Então, como se explica a crise na Grécia ou na Espanha?

Há ataques especulativos contra a dívida destes países. Há um movimento natural, ainda que também perverso, dos bancos e das empresas financeiras. Muitos deles são bancos dos Estados Unidos, Inglaterra e Alemanha, que foram resgatados e operam muito ativamente nos mercados monetários, e que apostaram na queda do euro, considerando que iriam ganhar dinheiro com isso. É um mecanismo perverso porque especulam contra uma das moedas de reserva fundamental em nível internacional, sem que haja motivos inteiramente razoáveis para isso. Sem dúvida, o euro estava sobrevalorizado e as dívidas públicas na Grécia, Espanha, Itália e Portugal são importantes. Mas a dívida da Espanha é muito menor, em termos relativos, que a da Inglaterra ou, inclusive, da Alemanha.

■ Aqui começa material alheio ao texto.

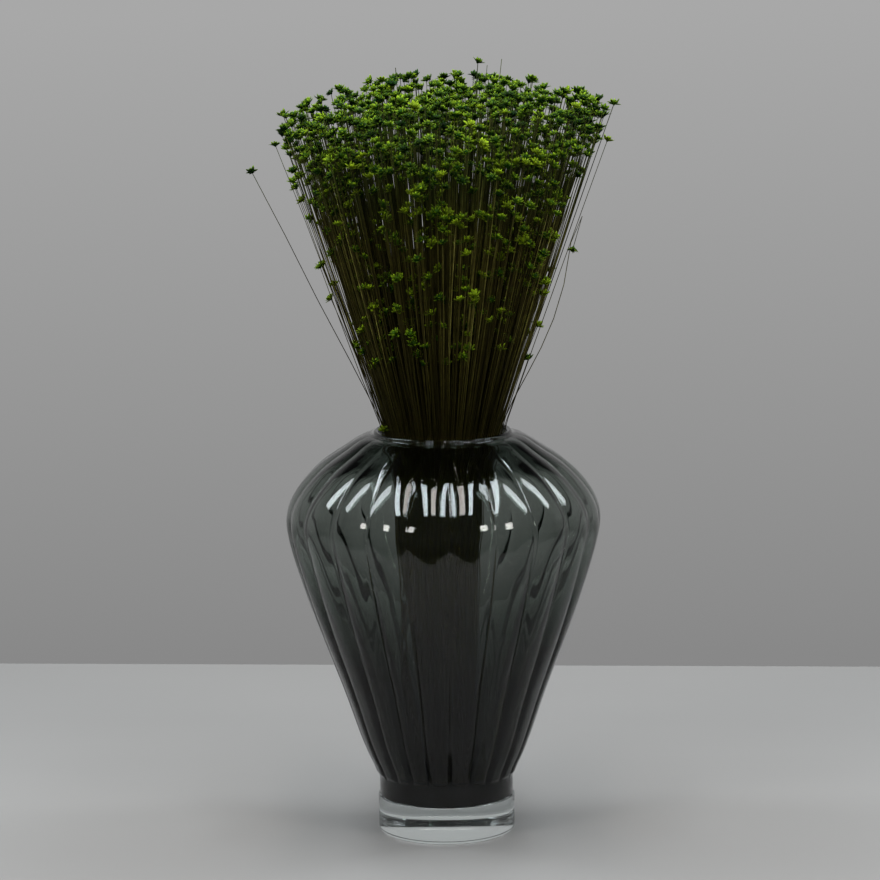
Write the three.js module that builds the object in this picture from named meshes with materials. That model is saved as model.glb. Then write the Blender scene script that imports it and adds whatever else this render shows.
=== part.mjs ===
// Dried glixia in a ribbed vase of smoked glass, on a clear glass foot.
// Millimetres, +Z up. The origin is the centre of the foot's underside.
import * as THREE from 'three';

// Vase: heights from the table, and the outside radius over the lobes' crests
const footHeight = 25;
const footRadius = 43.7;
const footEdge = 2;
const footSides = 44;
const collarTop = 39.5;
const collarRadius = 42.8;
const vaseHeight = 262;
const crestOutline = [
  [45.3, 42.5], [48.5, 49], [62.5, 87], [79, 131], [92.5, 170], [99.2, 194],
  [100.3, 205], [97.6, 216.5], [89.5, 229.5], [76.5, 242], [62, 251.5], [49.5, 258.5],
];
const lobes = 22;
const facetsPerLobe = 4;
const lobeDepth = 0.033;
const firstGroove = THREE.MathUtils.degToRad(2.6);
const lobeEndRise = 3.5;
const heelWall = 11;
const shoulderWall = 2.6;
const heelHeight = 62;
const shoulderHeight = 205;
const lipRadius = 1.8;
const lipCentre = 42.3;
const lipTurns = [-0.1, 0.35, 0.8];
const cavityFloor = 38;
const cavityFloorRadius = 30;

// Bunch: one stem for each head, standing on the floor of the cavity
const stemCount = 360;
const stemRadius = 0.62;
const standingGap = 0.3;
const mouthRadius = 38.4;
const mouthHeight = 258;
const mouthSides = 30;
const tuftRings = [[0, 1], [0.43, 6], [0.8, 12]];
const tuftTurn = 0.25;
const tuftGap = 0.8;
const rootJitter = 0.8;
const bunchOutline = [
  [cavityFloor + standingGap, 0.72], [122, 0.72], [197, 0.74], [230, 0.82], [mouthHeight, 1],
];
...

Que época se abre no cenário financeiro?

As grandes crises marcam mudanças na arquitetura financeira internacional. A primeira grande crise mundial de 1873 impulsionou o estabelecimento do padrão ouro, isto teve efeitos positivos. Depois da crise de 1929 se abandonou o padrão ouro, houve uma maior rivalidade entre países e menor cooperação econômica e monetária internacional. Isso levou à instabilidade dos anos 1930, acentuada pelas rivalidades militares. No final da Segunda Guerra Mundial se estabeleceu o sistema de Bretton Woods.

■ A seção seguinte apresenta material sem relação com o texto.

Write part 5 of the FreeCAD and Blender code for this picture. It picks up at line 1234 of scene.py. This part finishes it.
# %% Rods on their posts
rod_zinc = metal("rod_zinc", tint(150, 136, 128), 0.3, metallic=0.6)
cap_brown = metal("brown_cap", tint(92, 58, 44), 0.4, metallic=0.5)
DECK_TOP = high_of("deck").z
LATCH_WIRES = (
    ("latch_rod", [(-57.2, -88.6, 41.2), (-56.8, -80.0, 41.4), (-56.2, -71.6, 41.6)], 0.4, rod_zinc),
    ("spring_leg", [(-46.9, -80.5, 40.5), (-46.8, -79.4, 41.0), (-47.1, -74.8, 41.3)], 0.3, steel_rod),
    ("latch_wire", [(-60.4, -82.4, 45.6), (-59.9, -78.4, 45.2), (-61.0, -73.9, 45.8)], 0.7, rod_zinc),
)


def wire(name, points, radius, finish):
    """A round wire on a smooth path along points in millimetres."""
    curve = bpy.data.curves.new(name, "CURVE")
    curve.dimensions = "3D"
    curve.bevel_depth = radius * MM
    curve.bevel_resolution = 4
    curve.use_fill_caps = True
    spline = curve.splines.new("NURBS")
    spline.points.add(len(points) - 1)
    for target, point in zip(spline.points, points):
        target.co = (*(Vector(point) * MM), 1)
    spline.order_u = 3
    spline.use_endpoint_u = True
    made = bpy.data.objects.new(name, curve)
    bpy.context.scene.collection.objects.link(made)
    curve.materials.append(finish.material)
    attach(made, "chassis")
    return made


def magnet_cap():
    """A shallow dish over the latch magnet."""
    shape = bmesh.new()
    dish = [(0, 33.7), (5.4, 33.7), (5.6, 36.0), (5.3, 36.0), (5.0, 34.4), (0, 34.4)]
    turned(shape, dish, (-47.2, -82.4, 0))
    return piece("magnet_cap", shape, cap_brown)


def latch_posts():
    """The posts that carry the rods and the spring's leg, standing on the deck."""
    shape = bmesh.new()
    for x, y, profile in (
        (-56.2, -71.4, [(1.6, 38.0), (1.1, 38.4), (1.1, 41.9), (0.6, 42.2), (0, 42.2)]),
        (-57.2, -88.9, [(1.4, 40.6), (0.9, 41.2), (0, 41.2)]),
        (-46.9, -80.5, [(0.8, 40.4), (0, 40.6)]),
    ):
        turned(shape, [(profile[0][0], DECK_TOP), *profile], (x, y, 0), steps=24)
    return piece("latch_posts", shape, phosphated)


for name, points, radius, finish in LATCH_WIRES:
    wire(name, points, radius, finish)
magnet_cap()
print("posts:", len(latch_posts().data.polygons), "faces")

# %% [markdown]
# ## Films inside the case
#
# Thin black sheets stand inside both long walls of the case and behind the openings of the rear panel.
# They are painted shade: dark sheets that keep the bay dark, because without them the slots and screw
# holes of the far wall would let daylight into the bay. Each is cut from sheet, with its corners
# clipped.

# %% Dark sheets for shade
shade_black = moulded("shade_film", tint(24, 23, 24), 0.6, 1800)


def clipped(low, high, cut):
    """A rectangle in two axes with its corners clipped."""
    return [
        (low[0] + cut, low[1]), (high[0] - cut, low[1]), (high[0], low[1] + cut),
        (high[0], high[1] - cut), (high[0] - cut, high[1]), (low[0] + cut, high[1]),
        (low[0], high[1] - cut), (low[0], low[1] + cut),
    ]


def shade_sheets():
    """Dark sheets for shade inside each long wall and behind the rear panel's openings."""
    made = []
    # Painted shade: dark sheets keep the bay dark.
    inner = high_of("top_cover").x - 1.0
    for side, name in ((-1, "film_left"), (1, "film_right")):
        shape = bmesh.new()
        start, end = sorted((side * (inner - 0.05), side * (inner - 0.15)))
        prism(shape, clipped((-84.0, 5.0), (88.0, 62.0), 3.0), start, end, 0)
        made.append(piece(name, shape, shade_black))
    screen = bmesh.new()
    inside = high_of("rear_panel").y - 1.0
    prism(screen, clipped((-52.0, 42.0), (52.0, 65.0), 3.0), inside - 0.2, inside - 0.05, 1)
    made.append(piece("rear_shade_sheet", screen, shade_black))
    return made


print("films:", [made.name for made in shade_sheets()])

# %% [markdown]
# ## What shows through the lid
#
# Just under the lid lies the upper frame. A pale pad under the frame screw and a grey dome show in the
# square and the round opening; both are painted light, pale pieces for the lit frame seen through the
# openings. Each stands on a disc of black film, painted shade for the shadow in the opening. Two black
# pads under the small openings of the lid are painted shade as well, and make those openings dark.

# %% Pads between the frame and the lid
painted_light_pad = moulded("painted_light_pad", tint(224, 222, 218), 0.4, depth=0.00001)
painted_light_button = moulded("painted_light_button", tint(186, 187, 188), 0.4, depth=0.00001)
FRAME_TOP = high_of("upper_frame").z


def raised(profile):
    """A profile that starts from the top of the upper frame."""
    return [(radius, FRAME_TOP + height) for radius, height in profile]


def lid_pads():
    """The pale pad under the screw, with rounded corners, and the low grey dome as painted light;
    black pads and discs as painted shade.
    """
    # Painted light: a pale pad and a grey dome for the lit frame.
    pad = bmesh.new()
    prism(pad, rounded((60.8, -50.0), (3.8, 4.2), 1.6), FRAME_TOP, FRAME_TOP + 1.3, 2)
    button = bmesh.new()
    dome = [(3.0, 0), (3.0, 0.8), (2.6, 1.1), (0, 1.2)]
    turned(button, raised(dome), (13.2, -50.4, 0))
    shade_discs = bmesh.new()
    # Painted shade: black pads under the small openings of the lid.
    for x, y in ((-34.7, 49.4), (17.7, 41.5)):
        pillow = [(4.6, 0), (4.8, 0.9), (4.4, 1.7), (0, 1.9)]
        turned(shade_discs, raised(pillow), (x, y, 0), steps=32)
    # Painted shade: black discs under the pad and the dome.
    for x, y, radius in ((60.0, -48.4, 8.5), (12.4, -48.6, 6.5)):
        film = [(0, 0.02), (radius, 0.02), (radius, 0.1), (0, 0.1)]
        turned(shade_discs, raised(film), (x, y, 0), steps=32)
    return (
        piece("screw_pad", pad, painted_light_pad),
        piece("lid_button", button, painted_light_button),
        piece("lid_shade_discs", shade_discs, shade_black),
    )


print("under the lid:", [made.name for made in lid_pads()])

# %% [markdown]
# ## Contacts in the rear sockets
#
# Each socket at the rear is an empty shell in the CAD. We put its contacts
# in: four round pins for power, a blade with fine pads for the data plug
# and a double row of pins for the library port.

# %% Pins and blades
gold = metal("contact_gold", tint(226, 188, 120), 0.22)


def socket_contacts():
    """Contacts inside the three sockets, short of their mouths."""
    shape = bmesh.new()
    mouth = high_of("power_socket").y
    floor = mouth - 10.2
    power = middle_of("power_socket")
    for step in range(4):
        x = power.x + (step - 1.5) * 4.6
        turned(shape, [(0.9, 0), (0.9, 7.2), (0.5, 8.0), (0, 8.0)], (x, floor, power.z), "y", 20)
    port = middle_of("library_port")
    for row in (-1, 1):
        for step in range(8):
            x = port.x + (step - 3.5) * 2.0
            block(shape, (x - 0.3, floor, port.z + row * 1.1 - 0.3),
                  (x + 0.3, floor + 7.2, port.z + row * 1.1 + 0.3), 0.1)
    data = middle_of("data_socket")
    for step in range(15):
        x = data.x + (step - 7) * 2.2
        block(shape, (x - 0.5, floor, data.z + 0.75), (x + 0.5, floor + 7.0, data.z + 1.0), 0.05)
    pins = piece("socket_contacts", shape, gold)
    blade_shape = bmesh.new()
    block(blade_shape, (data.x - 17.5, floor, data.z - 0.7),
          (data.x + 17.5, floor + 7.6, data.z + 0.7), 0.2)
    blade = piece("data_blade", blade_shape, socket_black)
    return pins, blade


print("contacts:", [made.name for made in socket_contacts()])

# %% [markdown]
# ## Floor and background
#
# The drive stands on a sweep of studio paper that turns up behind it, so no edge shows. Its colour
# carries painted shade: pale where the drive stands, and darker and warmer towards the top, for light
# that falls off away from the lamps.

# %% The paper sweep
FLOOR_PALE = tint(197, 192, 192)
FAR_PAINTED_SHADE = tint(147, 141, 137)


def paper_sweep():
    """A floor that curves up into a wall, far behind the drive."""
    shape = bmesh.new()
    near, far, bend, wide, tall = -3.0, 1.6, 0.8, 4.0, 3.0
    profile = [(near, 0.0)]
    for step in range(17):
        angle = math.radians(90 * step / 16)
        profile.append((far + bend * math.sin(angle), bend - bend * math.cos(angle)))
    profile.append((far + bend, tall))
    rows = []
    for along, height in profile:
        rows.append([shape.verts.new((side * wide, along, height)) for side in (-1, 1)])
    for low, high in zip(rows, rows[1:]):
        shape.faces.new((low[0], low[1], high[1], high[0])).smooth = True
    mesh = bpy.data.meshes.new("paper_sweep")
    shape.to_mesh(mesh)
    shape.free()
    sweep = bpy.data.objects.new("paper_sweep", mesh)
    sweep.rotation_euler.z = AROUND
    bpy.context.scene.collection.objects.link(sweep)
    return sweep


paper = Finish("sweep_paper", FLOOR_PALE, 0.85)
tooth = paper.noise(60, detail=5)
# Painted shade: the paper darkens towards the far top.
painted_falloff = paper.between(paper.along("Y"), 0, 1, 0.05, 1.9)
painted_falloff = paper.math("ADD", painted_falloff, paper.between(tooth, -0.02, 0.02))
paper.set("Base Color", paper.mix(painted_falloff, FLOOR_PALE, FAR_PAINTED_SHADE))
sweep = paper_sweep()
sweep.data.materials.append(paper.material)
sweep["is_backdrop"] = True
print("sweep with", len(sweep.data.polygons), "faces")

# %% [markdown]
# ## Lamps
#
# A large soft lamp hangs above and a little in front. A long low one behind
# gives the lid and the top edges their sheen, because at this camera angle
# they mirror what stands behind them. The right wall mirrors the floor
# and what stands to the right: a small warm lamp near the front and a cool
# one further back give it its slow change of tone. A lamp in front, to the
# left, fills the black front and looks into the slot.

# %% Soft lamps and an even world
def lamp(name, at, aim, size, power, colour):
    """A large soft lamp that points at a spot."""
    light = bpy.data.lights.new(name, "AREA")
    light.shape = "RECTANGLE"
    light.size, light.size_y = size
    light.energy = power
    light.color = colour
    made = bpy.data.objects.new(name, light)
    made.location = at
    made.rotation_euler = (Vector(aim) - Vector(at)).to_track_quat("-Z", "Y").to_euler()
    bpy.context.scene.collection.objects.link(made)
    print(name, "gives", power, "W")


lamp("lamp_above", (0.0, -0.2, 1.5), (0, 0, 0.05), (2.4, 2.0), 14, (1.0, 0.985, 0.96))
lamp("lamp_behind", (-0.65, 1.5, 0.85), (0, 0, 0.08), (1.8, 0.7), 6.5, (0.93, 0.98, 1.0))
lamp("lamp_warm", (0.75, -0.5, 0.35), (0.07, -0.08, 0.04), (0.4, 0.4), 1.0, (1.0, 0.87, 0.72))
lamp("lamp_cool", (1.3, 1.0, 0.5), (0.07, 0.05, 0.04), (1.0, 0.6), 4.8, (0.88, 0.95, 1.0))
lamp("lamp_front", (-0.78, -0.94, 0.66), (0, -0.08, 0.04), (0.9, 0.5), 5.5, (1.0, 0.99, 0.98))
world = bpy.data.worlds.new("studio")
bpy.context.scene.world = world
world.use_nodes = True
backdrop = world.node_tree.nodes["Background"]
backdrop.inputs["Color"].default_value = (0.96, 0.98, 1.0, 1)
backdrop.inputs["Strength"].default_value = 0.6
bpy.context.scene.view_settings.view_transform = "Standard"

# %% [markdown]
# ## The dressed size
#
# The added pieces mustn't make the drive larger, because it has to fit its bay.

A Segunda Guerra Mundial é comparável às crises financeiras como a de 1873 ou a de 1929?

A Segunda Guerra Mundial teve as mesmas consequências ou piores que as de uma crise financeira. Os países vencedores decidiram estabelecer um novo sistema que pudesse garantir estabilidade. E se conseguiu estabelecer uma série de acordos, sob o desenho de Bretton Woods, que permitiram um crescimento continuado e poucas crises.

Por que houve poucas crises nos trinta anos que se seguiram à Segunda Guerra?

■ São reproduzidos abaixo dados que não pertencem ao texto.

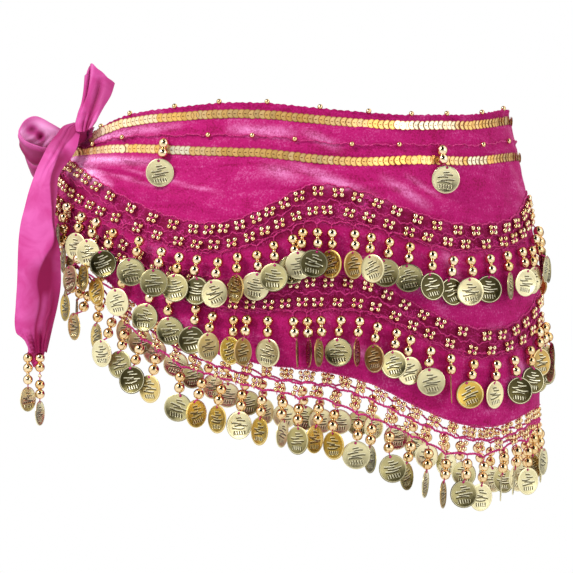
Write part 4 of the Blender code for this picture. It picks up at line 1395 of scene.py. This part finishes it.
def standing_end():
    """Short end above the knot: its left edge rolls over, and uneven pleats run down into the knot."""
    t, v, (x, y, z, rx, ry, rz) = table_grid(STANDING_END, 110, 100)
    lobe = ramp(-0.40, -1.0, v)
    middle, side = 0.12 + 0.16 * t, -0.66 + 0.1 * t
    valleys = 3.0 * bump(v, middle, 0.24) * ramp(0.0, 0.2, t) * (1 - 0.3 * t)
    valleys = valleys + 2.2 * bump(v, side, 0.10) * (1 - ramp(0.2, 0.42, t))
    narrow = (bump(v, 0.50, 0.09) + bump(v, -0.20, 0.10) + 0.8 * bump(v, 0.16, 0.07)) * ramp(0.5, 0.85, t)
    ridges = 1.4 * bump(v, 0.74, 0.14) * ramp(0.25, 0.6, t) + 1.8 * bump(v, -0.55, 0.24) * ramp(0.3, 0.6, t)
    ridges = ridges + 2.0 * bump(v, -0.88, 0.12) * (1 - t)
    drop = 12.5 * lobe**1.7 * (1 - ramp(0.0, 0.6, t)) + 1.6 * (1 - v**2) * ramp(0.6, 1.0, t)
    grid = np.stack(
        (
            x + rx * (v + 0.10 * np.sin(np.pi * t) * lobe),
            y + ry * v + valleys + 2.2 * narrow - ridges + 2.6 * ramp(-0.90, -1.0, v),
            z + rz * v - drop + 0.3 * np.sin(9 * v) * (1 - t),
        ),
        -1,
    )
    # Painted shade in the valleys and creases, over the upper right and a little everywhere; painted
    # highlight on two ridges.
    shade = 0.75 * bump(v, middle, 0.20) * ramp(0.02, 0.25, t)
    shade = shade + 0.8 * bump(v, side, 0.08) * (1 - ramp(0.25, 0.45, t))
    shade = shade + 0.9 * narrow + 0.34 * ramp(0.1, 0.8, v) * (1 - ramp(0.3, 0.75, t)) + 0.14
    shade = shade - 0.35 * bump(v, 0.78, 0.12) * ramp(0.35, 0.6, t)
    shade = shade - 0.3 * bump(v, -0.45, 0.10) * (1 - ramp(0.1, 0.4, t))
    ribbon("tie_standing_cloth", grid, ["tie_standing_end"], np.clip(shade, -0.5, 0.85), held="gathered")


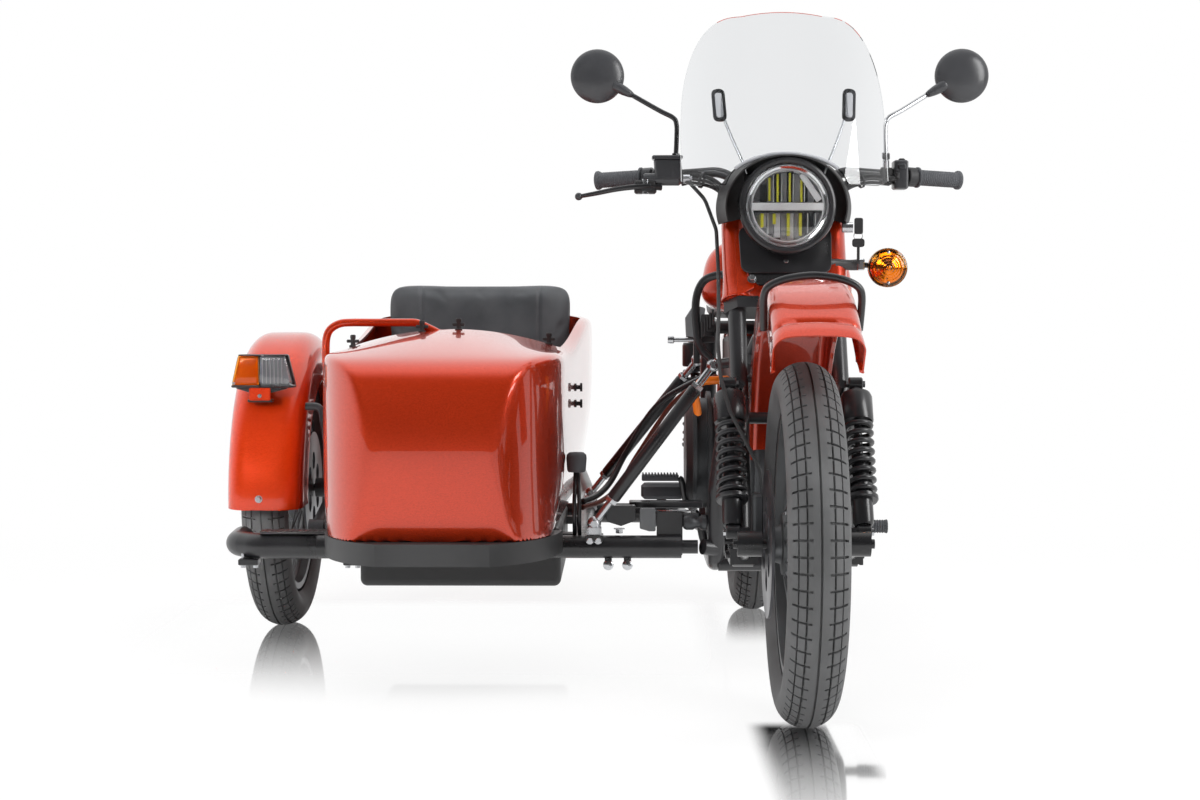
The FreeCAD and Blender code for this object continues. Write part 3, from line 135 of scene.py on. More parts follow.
def outward(piece):
    """Turn every face of a closed piece outwards."""
    work = bmesh.new()
    work.from_mesh(piece.data)
    bmesh.ops.remove_doubles(work, verts=work.verts, dist=1e-6)
    bmesh.ops.recalc_face_normals(work, faces=work.faces)
    work.to_mesh(piece.data)
    work.free()
    return piece


def sharpen(piece, degrees=35.0):
    """Keep edges steeper than an angle crisp."""
    active(piece)
    bpy.ops.object.shade_smooth_by_angle(angle=math.radians(degrees))
    return piece


def modified(piece, kind, **settings):
    """Apply a modifier with its settings."""
    change = piece.modifiers.new("change", kind)
    for label, value in settings.items():
        setattr(change, label, value)
    active(piece)
    bpy.ops.object.modifier_apply(modifier=change.name)
    return piece


def cut_out(piece, form, operation="DIFFERENCE"):
    """Take a closed form away from a piece, or keep only what both share, and drop the form."""
    modified(piece, "BOOLEAN", operation=operation, solver="EXACT", object=form)
    bpy.data.objects.remove(form)
    return piece


def reshape(piece, move):
    """Move all points of a piece at once by a function of their places in the bike's millimetres."""
    points = np.empty(len(piece.data.vertices) * 3)
    piece.data.vertices.foreach_get("co", points)
    moved = move((points.reshape(-1, 3) - ZERO) / MM) * MM + ZERO
    piece.data.vertices.foreach_set("co", moved.ravel())
    piece.data.update()
    return piece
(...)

Havia regulações muito fortes. A nível da economia internacional, os movimentos de capitais estavam bastante regulados e havia controle por parte do governo e do Banco Central, que estavam mais sincronizados na administração das taxas de juro. Em 1971, começaram a se liberalizar os movimentos de capitais. Chegou-se a um endividamento muito forte nos países latino-americanos. Nos anos 1980 o processo se descontrolou.

Por quê?

Pelo Big-Bang em Londres, que implicou em liberalizar o mercado de maneira muito notável, mas também na aplicação de tecnologia nova. A eletrônica influenciou na globalização: permitiu realizar mais operações, em maior escala, em menos tempo e 24 horas por dia. Desde mediados dos anos 1990 se criaram instrumentos de investimentos de alto risco. Foi um dos fatores que geraram as condições da crise atual. Hoje se está repensando a regulação dos mercados financeiros.

Em que níveis?

Há discussões na Câmara de Representantes dos Estados Unidos para regular a banca e no final deste mês deve ser aprovada a lei. Será uma lei reformista, que imporá limites até certo ponto; por enquanto não sabemos qual será o seu alcance. Na Alemanha e na Hungria há uma norma sobre os lucros dos bancos. Ao mesmo tempo, nos Bancos Centrais se está discutindo o grau de regulação que se aplicará em cada país.

Dada a dimensão que a especulação financeira alcançou, é possível aplicar uma regulação efetiva neste setor?

Os que mais cresceram são os bancos globais. Os fundos de investimento e os bancos privados se viram muito debilitados pela crise. Nos Estados Unidos está havendo um processo de consolidação da banca. Essas entidades são maiores e seguirão crescendo. São bancos globais que operam em muitos mercados e se opõem a uma legislação que os regule. E, neste contexto, é muito difícil colocar em marcha uma legislação internacional. Depende muito do grau de coordenação que houver entre os países. Esta nova regulação deve ser estabelecida basicamente pelos Bancos Centrais. Atualmente, há uma tensão entre os Bancos Centrais e os grandes bancos comerciais.

Diferentes países da América do Sul participam de um debate conjunto sobre uma nova arquitetura financeira regional.

A economia mexicana está mais vinculada com a norte-americana. A sua incorporação na reforma do sistema monetário na América do Sul é problemática. Creio que a proposta mais interessante é a de coordenação monetária, na qual os Bancos Centrais participem de maneira mais ativa para manter e permitir o estabelecimento de um instrumento baseado em uma cesta de moedas.

Quais seriam os benefícios de tal coordenação?

Se reduziria o grau de volatilidade monetária, se asseguraria uma cooperação para que cada país ajude o outro em situações de crise e permitiria pouco a pouco estabelecer um certo balanço entre as moedas. Também a Ásia se propôs um maior grau de cooperação monetária regional.